- Location: Kenora District, Ontario; and Manitoba
- Coordinates: 51°06′01″N 95°04′35″W﻿ / ﻿51.10028°N 95.07639°W
- Type: lake
- Part of: Hudson Bay drainage basin
- Primary inflows: Gammon River, Haggart River
- Primary outflows: Gammon River
- Basin countries: Canada
- Max. length: 20 km (12 mi)
- Max. width: 7 km (4.3 mi)
- Surface elevation: 325 m (1,066 ft)

= Carroll Lake (Ontario-Manitoba) =

Carroll Lake is an irregularly-shaped lake in the province of Manitoba, and in the Unorganized Part of Kenora District in Northwestern province of Ontario, Canada. It is in the Hudson Bay drainage basin, and, with the exception of portions of two small bays in the west, lies mostly in Ontario.

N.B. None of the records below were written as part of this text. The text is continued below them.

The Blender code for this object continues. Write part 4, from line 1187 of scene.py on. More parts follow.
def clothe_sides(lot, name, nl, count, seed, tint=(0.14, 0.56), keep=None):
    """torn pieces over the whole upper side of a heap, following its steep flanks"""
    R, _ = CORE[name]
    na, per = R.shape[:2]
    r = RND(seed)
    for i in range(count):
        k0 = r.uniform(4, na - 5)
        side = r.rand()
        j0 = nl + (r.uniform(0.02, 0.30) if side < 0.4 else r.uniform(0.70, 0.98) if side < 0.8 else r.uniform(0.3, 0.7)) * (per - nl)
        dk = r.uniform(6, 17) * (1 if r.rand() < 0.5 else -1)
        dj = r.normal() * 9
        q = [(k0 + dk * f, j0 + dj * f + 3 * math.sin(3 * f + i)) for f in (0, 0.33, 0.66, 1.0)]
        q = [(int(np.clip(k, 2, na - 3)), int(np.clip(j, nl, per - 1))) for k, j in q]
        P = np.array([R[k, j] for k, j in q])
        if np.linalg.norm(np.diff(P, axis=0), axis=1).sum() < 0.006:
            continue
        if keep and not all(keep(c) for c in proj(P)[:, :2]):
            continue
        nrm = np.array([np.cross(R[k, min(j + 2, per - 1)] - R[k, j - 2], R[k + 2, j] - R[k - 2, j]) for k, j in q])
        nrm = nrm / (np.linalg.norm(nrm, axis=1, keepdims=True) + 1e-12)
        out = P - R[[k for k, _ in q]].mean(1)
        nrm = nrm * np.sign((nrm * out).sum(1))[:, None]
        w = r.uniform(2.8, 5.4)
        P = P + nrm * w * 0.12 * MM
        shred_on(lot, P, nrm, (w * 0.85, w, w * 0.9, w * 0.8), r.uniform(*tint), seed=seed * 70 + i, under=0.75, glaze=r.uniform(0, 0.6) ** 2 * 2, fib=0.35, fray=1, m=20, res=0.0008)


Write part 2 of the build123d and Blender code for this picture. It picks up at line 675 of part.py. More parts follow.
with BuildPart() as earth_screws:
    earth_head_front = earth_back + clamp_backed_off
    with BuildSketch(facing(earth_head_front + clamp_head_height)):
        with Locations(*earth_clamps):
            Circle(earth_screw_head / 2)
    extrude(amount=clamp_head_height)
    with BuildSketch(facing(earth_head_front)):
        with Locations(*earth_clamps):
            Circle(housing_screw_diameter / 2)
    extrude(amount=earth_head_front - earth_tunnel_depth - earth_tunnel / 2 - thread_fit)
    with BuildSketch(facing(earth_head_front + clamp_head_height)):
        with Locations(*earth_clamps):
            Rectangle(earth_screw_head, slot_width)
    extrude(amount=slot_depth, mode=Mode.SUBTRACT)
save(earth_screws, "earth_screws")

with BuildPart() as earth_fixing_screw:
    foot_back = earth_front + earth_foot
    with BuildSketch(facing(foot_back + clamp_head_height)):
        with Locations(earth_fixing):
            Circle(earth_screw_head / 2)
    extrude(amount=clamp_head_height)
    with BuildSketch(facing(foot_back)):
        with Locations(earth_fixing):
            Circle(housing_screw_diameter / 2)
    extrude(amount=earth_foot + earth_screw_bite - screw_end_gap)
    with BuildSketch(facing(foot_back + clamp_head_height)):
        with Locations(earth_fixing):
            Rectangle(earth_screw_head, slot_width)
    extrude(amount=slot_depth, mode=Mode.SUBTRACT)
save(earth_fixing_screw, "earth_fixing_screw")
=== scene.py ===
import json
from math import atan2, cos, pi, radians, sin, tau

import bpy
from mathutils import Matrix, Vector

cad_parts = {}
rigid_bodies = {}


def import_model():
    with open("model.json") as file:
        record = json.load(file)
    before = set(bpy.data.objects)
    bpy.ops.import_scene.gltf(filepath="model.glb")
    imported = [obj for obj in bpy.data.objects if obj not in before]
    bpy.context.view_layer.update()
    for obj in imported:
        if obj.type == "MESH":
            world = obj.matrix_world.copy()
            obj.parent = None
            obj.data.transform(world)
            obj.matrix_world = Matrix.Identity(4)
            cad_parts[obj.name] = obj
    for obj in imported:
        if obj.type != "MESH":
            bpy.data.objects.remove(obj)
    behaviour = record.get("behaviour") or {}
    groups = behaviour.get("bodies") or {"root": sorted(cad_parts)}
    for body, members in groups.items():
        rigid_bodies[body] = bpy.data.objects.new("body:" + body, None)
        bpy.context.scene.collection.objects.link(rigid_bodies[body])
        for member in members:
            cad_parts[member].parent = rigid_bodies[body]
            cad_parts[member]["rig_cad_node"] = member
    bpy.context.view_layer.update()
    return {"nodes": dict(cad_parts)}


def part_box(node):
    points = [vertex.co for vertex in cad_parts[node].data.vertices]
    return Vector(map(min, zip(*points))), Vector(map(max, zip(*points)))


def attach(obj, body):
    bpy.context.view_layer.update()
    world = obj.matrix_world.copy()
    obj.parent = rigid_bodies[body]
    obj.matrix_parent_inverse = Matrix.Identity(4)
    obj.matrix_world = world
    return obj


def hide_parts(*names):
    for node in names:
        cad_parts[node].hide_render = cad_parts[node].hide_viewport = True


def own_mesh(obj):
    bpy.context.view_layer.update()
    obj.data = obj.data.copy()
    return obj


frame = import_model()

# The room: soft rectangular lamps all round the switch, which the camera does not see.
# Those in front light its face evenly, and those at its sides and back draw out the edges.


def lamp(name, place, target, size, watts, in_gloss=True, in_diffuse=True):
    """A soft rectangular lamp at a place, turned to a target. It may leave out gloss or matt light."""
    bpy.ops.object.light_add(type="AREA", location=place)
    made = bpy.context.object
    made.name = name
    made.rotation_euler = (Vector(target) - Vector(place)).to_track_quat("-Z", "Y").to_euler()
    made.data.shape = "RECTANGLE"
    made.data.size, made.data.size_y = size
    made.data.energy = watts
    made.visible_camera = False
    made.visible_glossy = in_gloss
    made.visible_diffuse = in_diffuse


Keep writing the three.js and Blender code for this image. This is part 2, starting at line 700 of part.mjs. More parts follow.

The Ontario portion of the lake is within Woodland Caribou Provincial Park, and the small Manitoba portions within Atikaki Provincial Wilderness Park.

There are two primary inflows: the Haggart River at the south, and the Gammon River at the southeast. There are numerous secondary unnamed inflows. The primary outflow, at the west, is the Gammon River, which flows via the Bloodvein River, Lake Winnipeg, and the Nelson River to Hudson Bay.